1/2 cup/ 160g Nutella

2-3 tablespoons sugar to taste (optional)

1 teaspoon vanilla

2 tsp gelatine

Chopped roasted hazelnuts or chocolate for decorating

Method:

  1. Pour water in a small bowl and sprinkle over gelatine. Stir to combine. Set aside to bloom.
  2.  In a medium saucepan place cream, milk, Nutella and vanilla.
  3.  Place over medium heat. Stir to combine and melt Nutella. Taste for sweetness and adjust sugar accordingly.
  4. Remove from heat when you can see steam rising from the surface and all ingredients are combined.
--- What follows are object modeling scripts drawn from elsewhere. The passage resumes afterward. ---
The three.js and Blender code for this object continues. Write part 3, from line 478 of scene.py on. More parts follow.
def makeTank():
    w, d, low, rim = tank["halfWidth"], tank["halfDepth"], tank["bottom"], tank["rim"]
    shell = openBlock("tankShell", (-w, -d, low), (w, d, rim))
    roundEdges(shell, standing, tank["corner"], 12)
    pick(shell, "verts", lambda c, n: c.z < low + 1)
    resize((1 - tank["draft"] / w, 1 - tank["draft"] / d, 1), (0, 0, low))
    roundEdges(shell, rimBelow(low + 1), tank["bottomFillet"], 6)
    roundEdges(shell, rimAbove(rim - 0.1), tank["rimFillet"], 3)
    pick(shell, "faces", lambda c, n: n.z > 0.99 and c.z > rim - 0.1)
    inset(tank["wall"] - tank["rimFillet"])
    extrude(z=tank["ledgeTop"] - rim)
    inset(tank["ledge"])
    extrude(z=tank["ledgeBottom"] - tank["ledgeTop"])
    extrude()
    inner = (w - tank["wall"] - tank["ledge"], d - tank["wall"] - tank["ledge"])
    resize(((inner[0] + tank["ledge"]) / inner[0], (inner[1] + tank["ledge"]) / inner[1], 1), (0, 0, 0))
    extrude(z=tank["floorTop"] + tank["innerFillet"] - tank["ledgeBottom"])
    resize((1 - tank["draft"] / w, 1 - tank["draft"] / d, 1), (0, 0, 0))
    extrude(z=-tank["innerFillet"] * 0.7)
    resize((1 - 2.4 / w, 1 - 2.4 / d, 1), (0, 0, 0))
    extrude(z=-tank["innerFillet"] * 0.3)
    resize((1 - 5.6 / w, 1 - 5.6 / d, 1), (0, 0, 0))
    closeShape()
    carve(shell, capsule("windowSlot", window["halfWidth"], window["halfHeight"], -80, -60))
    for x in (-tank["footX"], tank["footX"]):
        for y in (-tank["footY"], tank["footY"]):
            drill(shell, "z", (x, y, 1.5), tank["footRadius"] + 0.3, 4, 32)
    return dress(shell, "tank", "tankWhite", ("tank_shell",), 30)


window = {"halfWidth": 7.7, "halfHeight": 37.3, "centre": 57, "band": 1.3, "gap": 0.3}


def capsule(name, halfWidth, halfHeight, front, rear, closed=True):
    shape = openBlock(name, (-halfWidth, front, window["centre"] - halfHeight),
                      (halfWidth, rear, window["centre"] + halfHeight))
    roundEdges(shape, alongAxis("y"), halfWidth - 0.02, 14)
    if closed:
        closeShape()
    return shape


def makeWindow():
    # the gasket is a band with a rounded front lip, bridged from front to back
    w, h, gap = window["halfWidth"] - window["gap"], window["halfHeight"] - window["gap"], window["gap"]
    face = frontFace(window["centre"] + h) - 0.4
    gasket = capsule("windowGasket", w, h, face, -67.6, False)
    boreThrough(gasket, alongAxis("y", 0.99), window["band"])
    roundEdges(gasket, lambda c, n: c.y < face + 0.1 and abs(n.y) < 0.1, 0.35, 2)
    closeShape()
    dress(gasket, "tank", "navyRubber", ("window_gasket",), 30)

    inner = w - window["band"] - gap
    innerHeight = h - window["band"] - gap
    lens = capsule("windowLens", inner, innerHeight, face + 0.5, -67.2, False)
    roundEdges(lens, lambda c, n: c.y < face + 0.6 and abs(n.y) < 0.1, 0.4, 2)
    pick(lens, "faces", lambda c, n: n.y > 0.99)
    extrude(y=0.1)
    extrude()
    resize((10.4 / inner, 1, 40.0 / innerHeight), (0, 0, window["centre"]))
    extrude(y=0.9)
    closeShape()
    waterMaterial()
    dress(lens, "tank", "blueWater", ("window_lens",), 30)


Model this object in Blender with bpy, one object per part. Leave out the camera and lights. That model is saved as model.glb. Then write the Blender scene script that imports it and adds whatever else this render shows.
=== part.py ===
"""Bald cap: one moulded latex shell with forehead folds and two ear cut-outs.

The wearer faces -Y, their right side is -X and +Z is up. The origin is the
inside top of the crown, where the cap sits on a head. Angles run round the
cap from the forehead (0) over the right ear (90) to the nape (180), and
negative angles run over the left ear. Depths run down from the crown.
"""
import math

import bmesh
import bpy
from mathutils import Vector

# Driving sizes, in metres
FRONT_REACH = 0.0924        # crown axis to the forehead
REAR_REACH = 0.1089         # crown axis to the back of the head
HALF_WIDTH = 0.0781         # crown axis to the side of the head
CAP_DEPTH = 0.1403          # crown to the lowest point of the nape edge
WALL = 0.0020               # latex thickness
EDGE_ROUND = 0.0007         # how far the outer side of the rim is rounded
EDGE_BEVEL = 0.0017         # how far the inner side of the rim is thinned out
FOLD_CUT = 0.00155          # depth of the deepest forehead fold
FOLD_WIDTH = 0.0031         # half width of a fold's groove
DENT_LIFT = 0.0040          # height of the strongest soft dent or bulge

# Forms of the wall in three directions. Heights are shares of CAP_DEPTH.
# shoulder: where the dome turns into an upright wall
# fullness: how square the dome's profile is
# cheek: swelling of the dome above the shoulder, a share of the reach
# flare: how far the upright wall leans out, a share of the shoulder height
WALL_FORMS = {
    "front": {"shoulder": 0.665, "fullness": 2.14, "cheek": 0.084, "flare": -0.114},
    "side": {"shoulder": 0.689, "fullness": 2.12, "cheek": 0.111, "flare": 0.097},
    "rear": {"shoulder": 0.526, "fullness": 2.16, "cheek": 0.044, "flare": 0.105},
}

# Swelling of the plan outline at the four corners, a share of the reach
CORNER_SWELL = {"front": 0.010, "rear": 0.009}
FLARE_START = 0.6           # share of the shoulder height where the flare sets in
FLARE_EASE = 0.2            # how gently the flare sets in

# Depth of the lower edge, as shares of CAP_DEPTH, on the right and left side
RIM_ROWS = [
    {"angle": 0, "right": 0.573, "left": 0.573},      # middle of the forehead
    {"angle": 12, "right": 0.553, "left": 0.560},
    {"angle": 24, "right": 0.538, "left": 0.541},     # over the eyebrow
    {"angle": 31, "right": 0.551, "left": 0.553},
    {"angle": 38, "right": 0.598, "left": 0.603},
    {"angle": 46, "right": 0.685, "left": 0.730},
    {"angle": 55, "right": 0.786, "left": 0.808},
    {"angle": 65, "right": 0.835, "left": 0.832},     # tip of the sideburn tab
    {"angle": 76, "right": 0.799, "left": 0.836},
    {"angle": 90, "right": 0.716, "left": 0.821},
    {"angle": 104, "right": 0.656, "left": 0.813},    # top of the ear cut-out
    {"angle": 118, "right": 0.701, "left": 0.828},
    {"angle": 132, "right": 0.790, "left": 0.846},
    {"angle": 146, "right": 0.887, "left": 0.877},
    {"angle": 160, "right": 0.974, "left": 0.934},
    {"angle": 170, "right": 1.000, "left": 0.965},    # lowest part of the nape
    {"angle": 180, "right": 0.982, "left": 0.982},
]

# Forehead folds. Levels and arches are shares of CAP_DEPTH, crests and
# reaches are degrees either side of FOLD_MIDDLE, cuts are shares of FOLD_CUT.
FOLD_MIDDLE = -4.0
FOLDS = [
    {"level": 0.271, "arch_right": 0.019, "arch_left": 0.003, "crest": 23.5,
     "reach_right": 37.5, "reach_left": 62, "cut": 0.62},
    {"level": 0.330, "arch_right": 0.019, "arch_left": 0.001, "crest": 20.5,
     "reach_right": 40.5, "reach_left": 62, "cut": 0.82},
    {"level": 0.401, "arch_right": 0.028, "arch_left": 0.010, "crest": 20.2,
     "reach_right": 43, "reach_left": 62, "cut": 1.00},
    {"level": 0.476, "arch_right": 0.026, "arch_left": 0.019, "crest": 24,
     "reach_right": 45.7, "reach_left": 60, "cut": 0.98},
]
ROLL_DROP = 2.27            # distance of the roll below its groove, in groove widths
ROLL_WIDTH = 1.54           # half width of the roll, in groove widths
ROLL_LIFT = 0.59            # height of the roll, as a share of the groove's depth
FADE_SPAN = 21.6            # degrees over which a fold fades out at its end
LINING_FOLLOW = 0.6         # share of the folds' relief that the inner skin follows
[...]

Do not allow to boil.
  5.  Place bowl of bloomed gelatine in a microwave oven for 8 – 10 seconds to just melt.
  6. Pour melted gelatine into cream mixture. Stir well.
  7. In the meantime, have ready ramekins or dessert glasses. If you are planning to turn out the pannacotta, lightly oil the ramekins.
  8. When cool but still liquid, pour cream mixture into ramekins or glasses.
  9. Return to refrigerator for 3 – 4 hours or overnight to set completely.
  10. Decorate with hazelnuts and chocolate before serving.